Aristotele e la favola dei due corvi bianchi
Margaret Anne Doody è una scrittrice canadese, insegna alla Notre Dame University come professore di letteratura comparata. Autrice di saggi critici, un giorno, come lei stessa ricorda “stavo leggendo la “Retorica” di Aristotele e sono rimasta colpita dai suoi ragionamenti, questo filosofo, mi sono detta, per conoscere gli uomini e le cose usa la freddezza, da tempo adoravo la sua passione per i particolari, per gli animali e la scienza. La sua logica aveva qualcosa del metodo deduttivo di Sherlock Holmes. Mi è venuta voglia allora di un romanzo in cui Aristotele facesse la parte di Holmes e un po’ quella di Nero Wolfe, siccome non ne ho trovati in tre settimane ne ho incominciato a scrivere uno io.” Da tutto ciò è nato “Aristotele detective”. Era il 1978. Nel 1980 seguì un piccolo racconto, “Aristotele e il giavellotto fatale”, poi più nulla per vent’anni, quando in Italia fu edita da Sellerio. Da allora sono usciti cinque romanzi e due racconti brevi, in cui Aristotele investigatore per caso usa la sua sterminata dottrina non solo concettualmente ma applicandola all’esperienza, alla vita reale, per sciogliere nodi, dipanare crimini all’apparenza insolvibili. Lo accompagna sempre il giovane Stefanos che racconta in prima persona le vicende, è un ex studente svogliato del liceo aristotelico. Ogni libro è un modo per “spiegare” un pezzo del pensiero aristotelico calandolo in un originale situazione narrativa. La scrittrice vuole intrattenere, appassionare, ma allo stesso tempo spiegare ed educare.

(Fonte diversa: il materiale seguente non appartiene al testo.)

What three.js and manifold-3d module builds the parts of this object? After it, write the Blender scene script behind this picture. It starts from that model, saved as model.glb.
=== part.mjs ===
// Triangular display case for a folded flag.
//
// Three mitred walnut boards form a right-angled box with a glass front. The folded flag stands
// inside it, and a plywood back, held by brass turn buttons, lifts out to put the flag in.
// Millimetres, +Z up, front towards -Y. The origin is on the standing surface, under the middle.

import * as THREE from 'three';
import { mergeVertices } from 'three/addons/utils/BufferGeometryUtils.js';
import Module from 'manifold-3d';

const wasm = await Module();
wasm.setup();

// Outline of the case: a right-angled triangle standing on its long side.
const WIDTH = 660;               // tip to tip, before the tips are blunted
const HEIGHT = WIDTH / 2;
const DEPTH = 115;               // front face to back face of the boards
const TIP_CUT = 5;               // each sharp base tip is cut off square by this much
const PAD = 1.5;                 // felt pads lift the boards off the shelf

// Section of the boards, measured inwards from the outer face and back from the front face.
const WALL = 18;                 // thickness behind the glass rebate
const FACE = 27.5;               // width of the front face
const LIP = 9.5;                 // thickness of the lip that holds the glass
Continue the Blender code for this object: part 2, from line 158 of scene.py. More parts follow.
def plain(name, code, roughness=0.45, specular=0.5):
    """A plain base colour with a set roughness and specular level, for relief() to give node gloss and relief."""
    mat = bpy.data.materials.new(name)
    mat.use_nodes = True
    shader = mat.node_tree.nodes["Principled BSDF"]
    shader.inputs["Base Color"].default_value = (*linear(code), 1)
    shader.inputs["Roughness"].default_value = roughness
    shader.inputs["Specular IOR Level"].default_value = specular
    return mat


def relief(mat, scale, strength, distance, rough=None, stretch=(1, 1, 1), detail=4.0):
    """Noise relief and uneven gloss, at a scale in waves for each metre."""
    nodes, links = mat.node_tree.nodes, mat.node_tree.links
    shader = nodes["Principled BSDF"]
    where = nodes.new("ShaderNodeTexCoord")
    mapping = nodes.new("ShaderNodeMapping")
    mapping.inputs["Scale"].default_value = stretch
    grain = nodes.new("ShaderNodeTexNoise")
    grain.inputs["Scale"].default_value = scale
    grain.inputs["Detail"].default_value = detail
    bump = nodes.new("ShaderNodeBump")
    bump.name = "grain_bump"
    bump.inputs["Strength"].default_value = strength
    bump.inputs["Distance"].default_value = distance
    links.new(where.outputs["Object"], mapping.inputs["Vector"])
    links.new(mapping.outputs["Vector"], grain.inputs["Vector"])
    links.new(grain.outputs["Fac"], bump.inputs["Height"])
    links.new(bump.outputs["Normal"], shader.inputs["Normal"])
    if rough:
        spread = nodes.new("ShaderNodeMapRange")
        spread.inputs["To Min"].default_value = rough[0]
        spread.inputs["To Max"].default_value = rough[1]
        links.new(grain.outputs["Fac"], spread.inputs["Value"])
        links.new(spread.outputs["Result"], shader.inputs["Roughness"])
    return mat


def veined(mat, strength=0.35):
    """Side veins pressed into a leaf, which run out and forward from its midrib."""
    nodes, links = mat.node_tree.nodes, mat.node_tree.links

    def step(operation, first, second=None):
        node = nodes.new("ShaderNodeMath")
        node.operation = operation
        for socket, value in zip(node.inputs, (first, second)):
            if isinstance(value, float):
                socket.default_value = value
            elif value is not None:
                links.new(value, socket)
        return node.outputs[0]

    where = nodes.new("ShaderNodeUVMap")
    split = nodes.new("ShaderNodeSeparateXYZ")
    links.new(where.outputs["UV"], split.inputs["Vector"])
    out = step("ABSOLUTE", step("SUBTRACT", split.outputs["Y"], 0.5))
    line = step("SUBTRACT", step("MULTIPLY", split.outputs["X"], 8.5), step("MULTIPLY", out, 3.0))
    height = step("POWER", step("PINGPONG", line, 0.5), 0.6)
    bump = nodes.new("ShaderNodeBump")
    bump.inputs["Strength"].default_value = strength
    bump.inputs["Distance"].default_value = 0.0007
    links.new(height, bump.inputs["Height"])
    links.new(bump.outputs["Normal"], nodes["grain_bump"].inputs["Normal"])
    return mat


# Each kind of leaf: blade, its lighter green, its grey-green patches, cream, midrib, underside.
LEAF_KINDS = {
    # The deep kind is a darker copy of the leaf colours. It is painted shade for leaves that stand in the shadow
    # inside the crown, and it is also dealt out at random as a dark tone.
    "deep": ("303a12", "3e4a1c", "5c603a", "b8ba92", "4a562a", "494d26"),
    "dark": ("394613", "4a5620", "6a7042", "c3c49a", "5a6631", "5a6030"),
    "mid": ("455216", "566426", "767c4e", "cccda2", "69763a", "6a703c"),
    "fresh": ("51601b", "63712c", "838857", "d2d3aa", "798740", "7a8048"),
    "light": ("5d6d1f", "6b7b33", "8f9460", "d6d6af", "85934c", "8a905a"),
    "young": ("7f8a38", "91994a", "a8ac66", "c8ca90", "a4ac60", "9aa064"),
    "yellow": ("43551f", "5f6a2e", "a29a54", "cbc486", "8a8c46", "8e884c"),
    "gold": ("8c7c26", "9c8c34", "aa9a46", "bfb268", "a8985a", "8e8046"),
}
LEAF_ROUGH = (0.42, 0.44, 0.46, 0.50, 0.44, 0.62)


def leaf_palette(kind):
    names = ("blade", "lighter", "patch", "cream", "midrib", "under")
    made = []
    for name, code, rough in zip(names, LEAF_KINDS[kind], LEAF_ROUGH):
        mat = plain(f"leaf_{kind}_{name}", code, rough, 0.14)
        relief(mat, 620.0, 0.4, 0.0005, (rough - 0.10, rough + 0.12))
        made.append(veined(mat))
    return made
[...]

In “Aristotele e la favola dei due corvi bianchi”, l’argomento di base è la polis. In varie giornate Aristotele racconta ai suoi studenti e a Stefanos una favola che parla di due corvi bianchi e un tesoro. Il procedere del racconto si intreccia col la storia di due cugini, Caronide e Simmaco in lotta fra loro a causa dell’eredità di una donna, la moglie di Caronide e con la missione di Stefanos e Aristotele all’isola di Idra dove devono scoprire, incaricati dal governo di Atene, un caso di corruzione e di evasione dalle tasse. Da questa vicenda si arriva quasi ad un omicidio sventato da Aristotele e Stefanos. Così il filosofo finisce la storia dei due corvi bianchi che rappresentano “il possesso irrazionale, il tenere tutto per sè invece che condividere” e “Caronide e Simmaco sono presi dalla smania di proteggere il loro patrimonio dagli altri e di sottrarsi dalla condivisione …. Se ci isoliamo dalla comunità danneggiamo essa e noi stessi. Perché la polis non garantisce solo la sopravvivenza …. La città in realtà esiste perché ci consente di concepire grandi ideali e per conoscere e compiere nobili azioni (Aristotele – dal testo)”. Questa concezione del fine nobile della politica, espressa dal filosofo nella “Politica” non è un concetto astratto e oramai superato, ma invece una visione serena e illuminante, vitale attraverso il tempo, tanto che proprio oggi nei tempi travagliati in cui viviamo il concetto di buona politica, bene comune, comunanza di ideali è più che mai attuale e un esortazione a lavorare insieme per un fine comune.